### [Problem to work on]
Lines that hold the word "code" should be located and copied.

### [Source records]
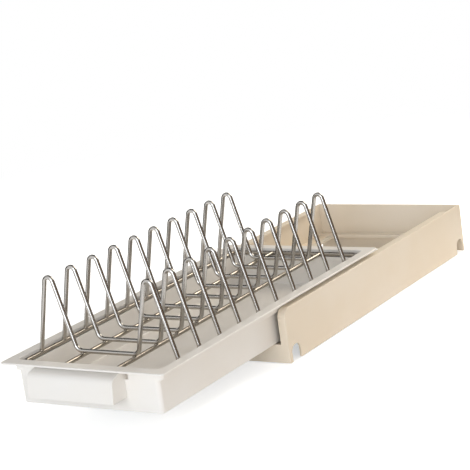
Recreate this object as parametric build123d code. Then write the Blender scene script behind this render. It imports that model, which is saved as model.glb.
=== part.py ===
from build123d import *
import math
import os

# Pull-out cabinet organizer: a low housing stands on the cabinet floor, a tray slides
# out of its open front, and a welded wire rack lies in the tray.
# Millimetres, +Z up, the tray slides out towards -Y. The pose is the photographed one,
# with the tray pulled out. The origin is on the ground, under the middle of the part.

# Housing shell
housing_width = 176.0
housing_length = 373.0
housing_top = 52.0
skirt_lift = 1.0
skin = 2.0
rear_wall = 2.5
band_width = 8.0
band_rear_gap = 30.0
band_end_radius = 5.0
shoulder_radius = 9.0
sill_top = 18.5
shelf_top = 17.5
shelf_thickness = 1.5
shelf_width = 20.0
front_shelf_depth = 30.0
shelf_corner = 8.0
ledge_depth = 9.0
ledge_step = 1.0
housing_edge = 0.6

# Arched notches in the lower edge of the side walls
notch_width = 15.0
notch_height = 15.0
notch_radius = 7.0
notch_front_leg = 4.8
notch_rear_leg = 2.6

# Ribs and bosses under the shelf
rib_thickness = 1.6
rib_bottom = 6.0
rib_count = 5
boss_radius = 8.0
front_boss_inset_x = 22.0
front_boss_inset_y = 20.0
rear_boss_inset_x = 12.0
rear_boss_inset_y = 43.0

# Foot pads, seated in sockets in the bosses
pad_radius = 6.0
pad_thickness = 2.2
pad_clearance = 0.3

# Running clearances
slide_gap = 0.3
stop_gap = 0.3
wire_gap = 0.3

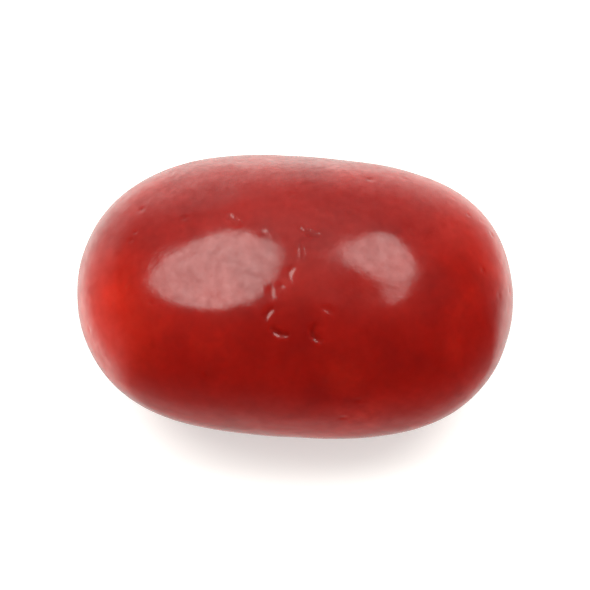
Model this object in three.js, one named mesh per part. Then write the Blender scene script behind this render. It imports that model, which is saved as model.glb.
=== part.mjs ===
// A jelly bean: one sugar-panned sweet, a starch-moulded jelly centre sealed in a thin polished shell.
// It lies on its side as it does on a table, long axis along X, with its fuller side at the front (-Y)
// and its flatter side at the back (+Y). The origin is at the middle of the small flat spot under it.
// Millimetres, +Z up.

import * as THREE from 'three';
import { mergeVertices } from 'three/addons/utils/BufferGeometryUtils.js';

// Driving dimensions
const LENGTH = 16.0; // tip to tip, along X
const WIDTH = 10.8; // front to back, along Y, before the bean is bowed
const HEIGHT = 9.4; // along Z, before the flat spot is taken off

// How the form departs from a plain ellipsoid
const PLAN_FULLNESS = 0.265; // how blunt both ends are, seen from above
const SIDE_FULLNESS = 0.05; // and seen from the front
const END_BIAS = 0.026; // how much fuller the right end is than the left
const BOW = 0.1; // how far the tips sit behind the middle
const LEAN = 0.28; // how far the right half sits to the front, and the left half to the back
const BEND = 0.15; // how far each tip bends back again
const FLAT_DEPTH = 0.28; // how much of the round underside is pressed into the flat spot

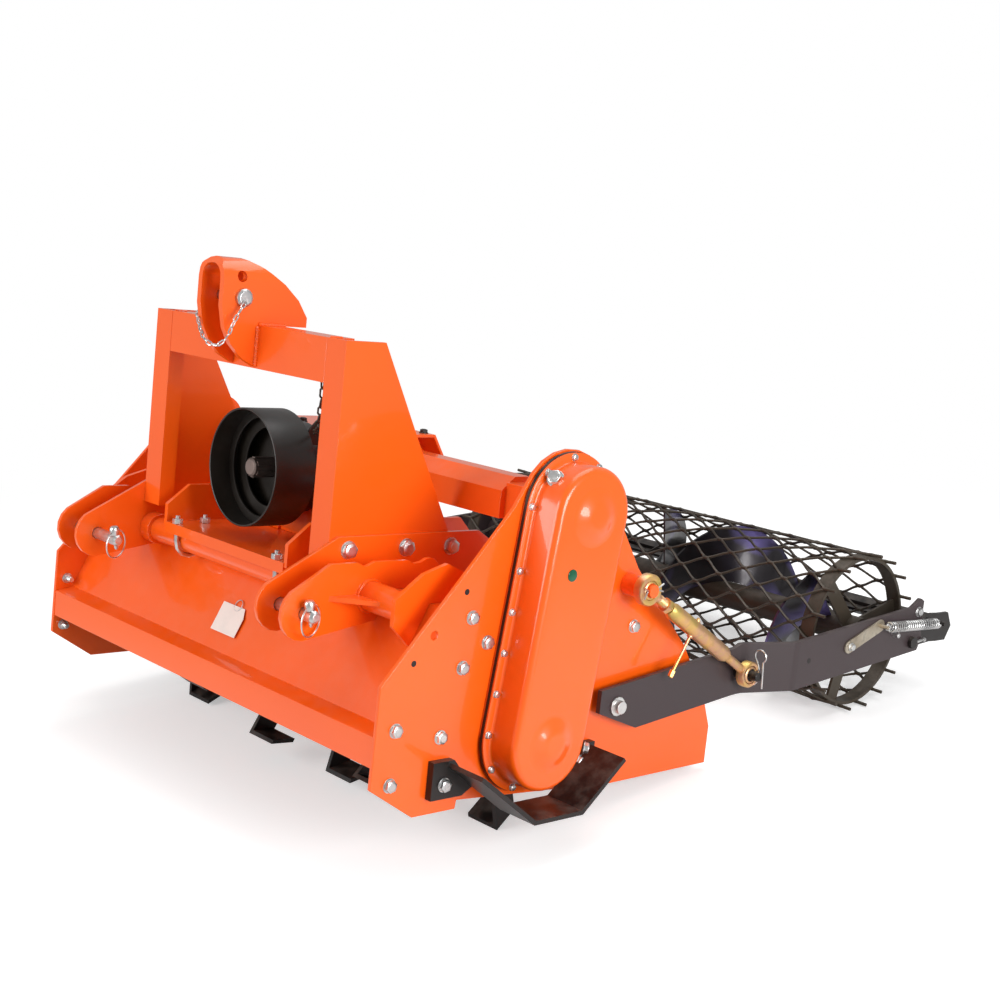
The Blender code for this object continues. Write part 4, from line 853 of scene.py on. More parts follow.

### [Completed task]
Recreate this object as parametric build123d code. Then write the Blender scene script behind this render. It imports that model, which is saved as model.glb.
The Blender code for this object continues. Write part 4, from line 853 of scene.py on. More parts follow.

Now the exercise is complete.